<<<<
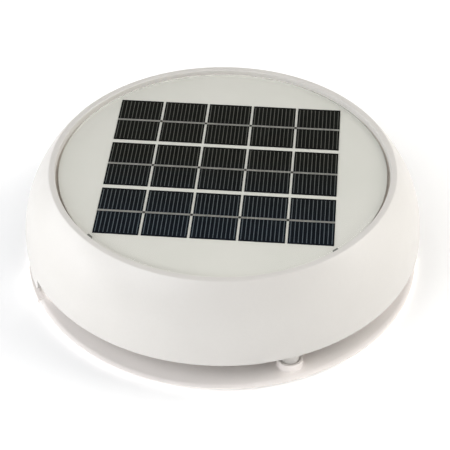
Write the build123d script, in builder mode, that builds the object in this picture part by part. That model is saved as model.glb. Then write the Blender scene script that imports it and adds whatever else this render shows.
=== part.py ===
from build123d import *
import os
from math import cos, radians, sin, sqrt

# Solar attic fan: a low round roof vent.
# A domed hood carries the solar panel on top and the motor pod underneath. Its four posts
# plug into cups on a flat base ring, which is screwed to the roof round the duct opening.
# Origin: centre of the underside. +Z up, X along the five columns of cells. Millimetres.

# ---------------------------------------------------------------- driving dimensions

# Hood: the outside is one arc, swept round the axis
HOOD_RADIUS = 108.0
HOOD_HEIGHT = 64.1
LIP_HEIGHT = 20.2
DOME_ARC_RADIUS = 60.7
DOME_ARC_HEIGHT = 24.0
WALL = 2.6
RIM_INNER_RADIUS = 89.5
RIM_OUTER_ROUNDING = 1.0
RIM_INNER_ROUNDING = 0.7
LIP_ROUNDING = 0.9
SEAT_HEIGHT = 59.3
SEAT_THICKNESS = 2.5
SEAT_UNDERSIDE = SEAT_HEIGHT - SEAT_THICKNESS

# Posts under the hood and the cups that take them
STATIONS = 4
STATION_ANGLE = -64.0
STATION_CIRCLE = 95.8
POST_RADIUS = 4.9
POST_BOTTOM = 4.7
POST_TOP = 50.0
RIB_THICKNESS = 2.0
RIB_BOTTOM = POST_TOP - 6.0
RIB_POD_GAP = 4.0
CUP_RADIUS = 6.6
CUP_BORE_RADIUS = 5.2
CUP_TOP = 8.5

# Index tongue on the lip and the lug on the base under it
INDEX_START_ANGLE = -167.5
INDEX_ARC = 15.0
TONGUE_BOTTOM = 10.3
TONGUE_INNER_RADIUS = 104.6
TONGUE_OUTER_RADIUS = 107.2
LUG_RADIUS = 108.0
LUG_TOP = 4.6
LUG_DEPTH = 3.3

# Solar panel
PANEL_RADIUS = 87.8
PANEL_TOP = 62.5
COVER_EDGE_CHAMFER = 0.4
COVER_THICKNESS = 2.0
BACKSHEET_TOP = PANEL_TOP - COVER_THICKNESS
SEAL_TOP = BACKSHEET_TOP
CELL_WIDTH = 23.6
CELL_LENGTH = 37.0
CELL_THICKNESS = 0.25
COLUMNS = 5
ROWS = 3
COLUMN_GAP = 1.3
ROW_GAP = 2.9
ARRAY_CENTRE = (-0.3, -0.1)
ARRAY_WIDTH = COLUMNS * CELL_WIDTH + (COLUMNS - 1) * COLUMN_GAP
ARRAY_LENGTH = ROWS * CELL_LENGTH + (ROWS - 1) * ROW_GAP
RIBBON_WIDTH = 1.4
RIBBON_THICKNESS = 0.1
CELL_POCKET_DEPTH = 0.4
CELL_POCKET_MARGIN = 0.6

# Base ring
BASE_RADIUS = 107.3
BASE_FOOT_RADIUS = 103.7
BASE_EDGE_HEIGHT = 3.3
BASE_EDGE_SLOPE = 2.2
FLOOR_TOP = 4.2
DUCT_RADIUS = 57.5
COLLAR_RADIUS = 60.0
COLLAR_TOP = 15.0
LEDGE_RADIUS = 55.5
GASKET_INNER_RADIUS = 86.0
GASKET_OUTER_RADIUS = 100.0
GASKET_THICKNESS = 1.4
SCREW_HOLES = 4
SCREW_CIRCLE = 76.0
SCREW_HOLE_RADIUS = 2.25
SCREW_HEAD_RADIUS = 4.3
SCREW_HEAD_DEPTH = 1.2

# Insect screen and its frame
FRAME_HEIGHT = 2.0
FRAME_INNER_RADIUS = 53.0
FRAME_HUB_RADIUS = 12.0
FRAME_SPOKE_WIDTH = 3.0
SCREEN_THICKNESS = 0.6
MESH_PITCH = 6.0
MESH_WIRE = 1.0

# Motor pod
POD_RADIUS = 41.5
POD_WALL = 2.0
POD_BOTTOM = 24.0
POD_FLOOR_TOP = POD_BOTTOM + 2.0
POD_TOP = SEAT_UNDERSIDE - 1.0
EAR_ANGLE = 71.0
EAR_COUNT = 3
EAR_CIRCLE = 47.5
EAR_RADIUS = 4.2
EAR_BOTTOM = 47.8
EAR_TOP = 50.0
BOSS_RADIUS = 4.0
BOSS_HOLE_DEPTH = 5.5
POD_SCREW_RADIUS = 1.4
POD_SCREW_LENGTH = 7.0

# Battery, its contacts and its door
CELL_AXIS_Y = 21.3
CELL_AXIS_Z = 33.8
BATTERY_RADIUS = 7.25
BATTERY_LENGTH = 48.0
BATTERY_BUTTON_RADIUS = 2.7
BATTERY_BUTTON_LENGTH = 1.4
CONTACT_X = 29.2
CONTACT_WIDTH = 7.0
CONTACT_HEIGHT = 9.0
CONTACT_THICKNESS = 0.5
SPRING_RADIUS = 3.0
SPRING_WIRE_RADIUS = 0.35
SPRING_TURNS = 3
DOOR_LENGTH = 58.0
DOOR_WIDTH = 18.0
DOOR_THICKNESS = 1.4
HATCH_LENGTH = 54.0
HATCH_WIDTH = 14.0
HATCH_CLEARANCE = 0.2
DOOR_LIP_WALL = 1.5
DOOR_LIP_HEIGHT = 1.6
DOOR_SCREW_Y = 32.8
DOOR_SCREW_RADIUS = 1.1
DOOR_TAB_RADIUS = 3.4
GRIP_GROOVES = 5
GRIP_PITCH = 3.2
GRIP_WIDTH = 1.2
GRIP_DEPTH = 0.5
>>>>
> _Aim of the task_
Of the lines in the data, how many hold the string "that"? State the number, nothing else.

> _Complete output_
2